Whether contemplating their legacy or simply wanting to work for a socially responsible company, two common themes for recent job seekers seem to be a search for purpose and a desire to give back to the community.
Food, beverage, and agribusiness companies have the opportunity to make this type of social impact through two distinct methods:
- Donating their product to public charitable organizations
- Gifting their product to a donor-advised fund
Food, beverage, and agribusiness companies—including farmers—can donate fresh or processed, supermarket-ready inventory for the direct benefit of public charitable organizations and the needy.

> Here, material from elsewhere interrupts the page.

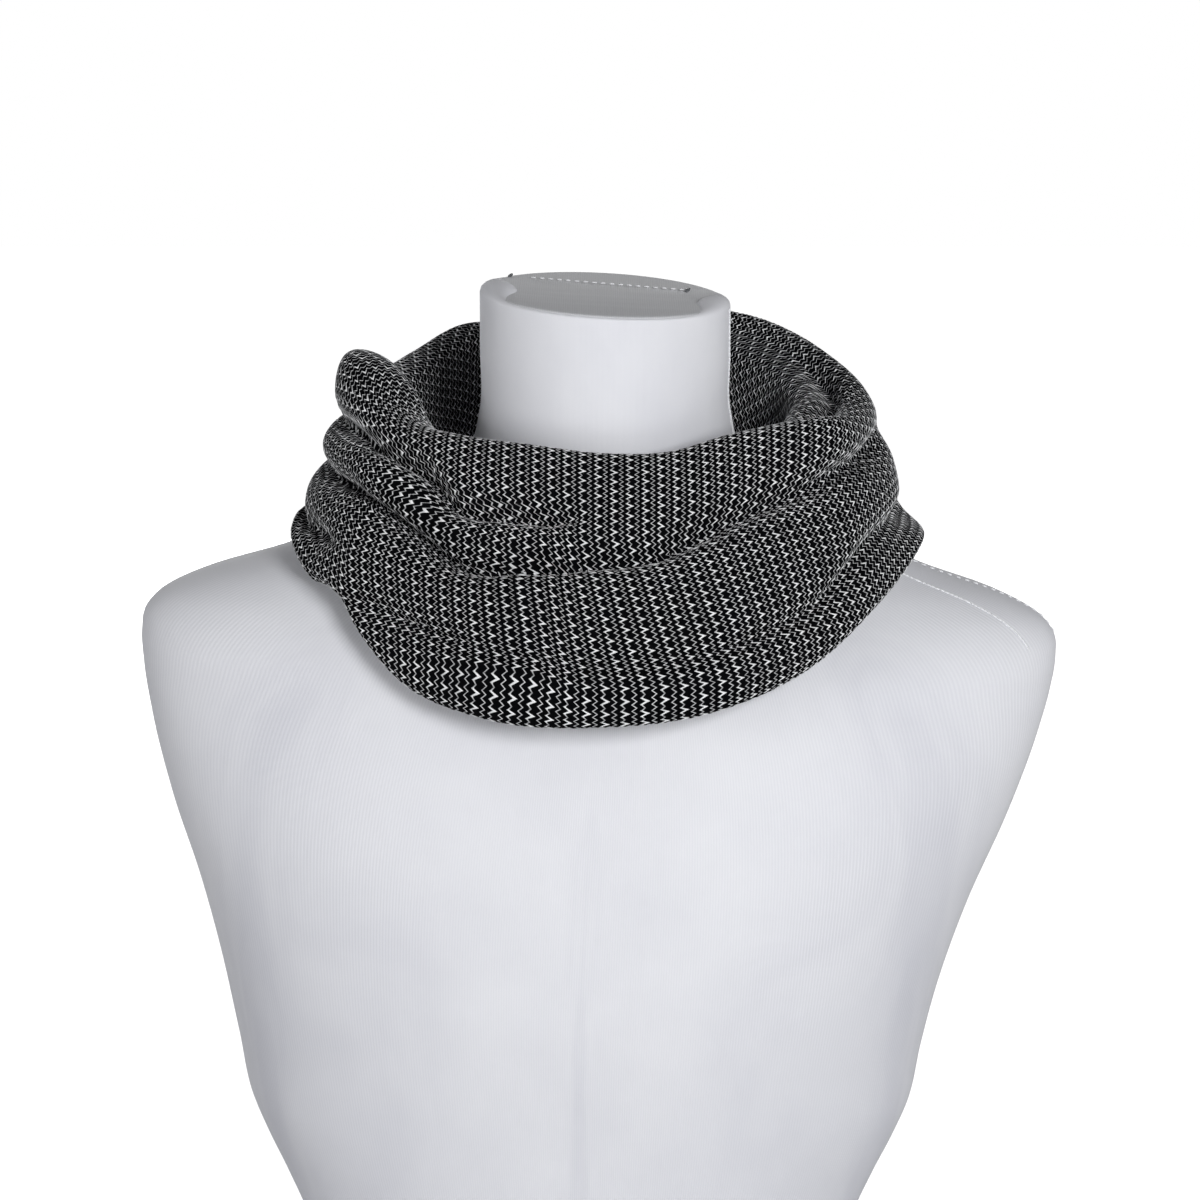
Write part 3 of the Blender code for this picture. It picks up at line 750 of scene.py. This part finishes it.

Generally, a taxpaying farmer or processor is entitled to a tax deduction equal to the cost basis—defined as all costs that go into producing a donated item—of the donated inventory. However, subject to certain limitations, the taxpayer could be eligible for an enhanced tax deduction equal to the lessor of:
- The cost basis of the inventory plus half of the ordinary income that would’ve been recognized if the crops were sold in the ordinary course of business for fair market value
- Twice the cost basis of the donated property
A vegetable grower donates crops with a tax basis of $10 and a fair market value of $30 to a qualified public charitable organization. Under the general rules for charitable deductions, the grower would be entitled to a tax deduction of $10.
However, as long as the donation meets certain criteria, the grower could be eligible for an enhanced deduction of $20—which is equal to the cost basis plus half of the built-in gain of $20. If the fair market value were $40, the enhanced deduction would still be $20 because the deduction can’t exceed twice the cost basis of the inventory.
If a taxpayer isn’t required to account for inventories, such as a farmer on the cash-basis method of accounting, the taxpayer may elect to treat the basis of the donated food as 25% of the donation’s fair market value.
For a grower to claim the enhanced deduction for donating inventory, the donation must meet the following criteria:
- Made to a qualified public charity
- Used as part of the charity’s qualified tax-exempt function
- Used for the care of the ill, needy, or infants—with the charity furnishing the donor with a written statement confirming this fact
- Categorized as an apparently wholesome food that satisfies all federal, state, and local regulations for quality and labeling
The donor needs to maintain records of the cost basis of the donated inventory as well as the fair market value that existed as of the donation date to support this analysis and the deduction taken.
What the Charity Organization Provides
It’s important to note the charity organization must not receive compensation for the donated goods aside from a nominal fee to cover administrative costs, such as storage or transportation. The organization must also provide the donor with a written statement that includes the following:
- Description of the property
- Representations that goods were used for the care of the ill, needy or infants
- Confirmation the organization is a qualified public charity
- Assurance adequate records are maintained and available
The donation of supermarket-ready food is a great way for a grower or processor to make a positive impact in the community—while also receiving permanent tax savings.
Gifting to a Fund
While gifting to a donor-advised fund provides more flexibility in terms of the social causes it can support, an agribusiness, food, or beverage company will need to work with a foundation to set up a donor-advised fund or designate an agreed-upon fund at the foundation that will receive the net proceeds of the inventory.
The donor gifts inventory to a foundation, and the foundation assumes responsibility for the following:
- Final sale
After the foundation sells the crop, the net proceeds are deposited to the donor-advised fund or other agreed-upon fund. Grants can then be requested to support community benefit organizations of the donor’s choosing.
In this scenario, a donor can deduct the expenses related to inventory production without recognizing any revenue. Additionally, although there isn’t a charitable deduction for the donated inventory, no federal, state, or self-employment taxes would have to be paid upon sale of inventory items provided to the donor-advised fund.
There’s more business risk involved with gifting revenue because market prices may fluctuate between when a donor gives title to a foundation and inventory is able to be sold. Because of that, this may be a better option for donors with longer shelf-life inventory.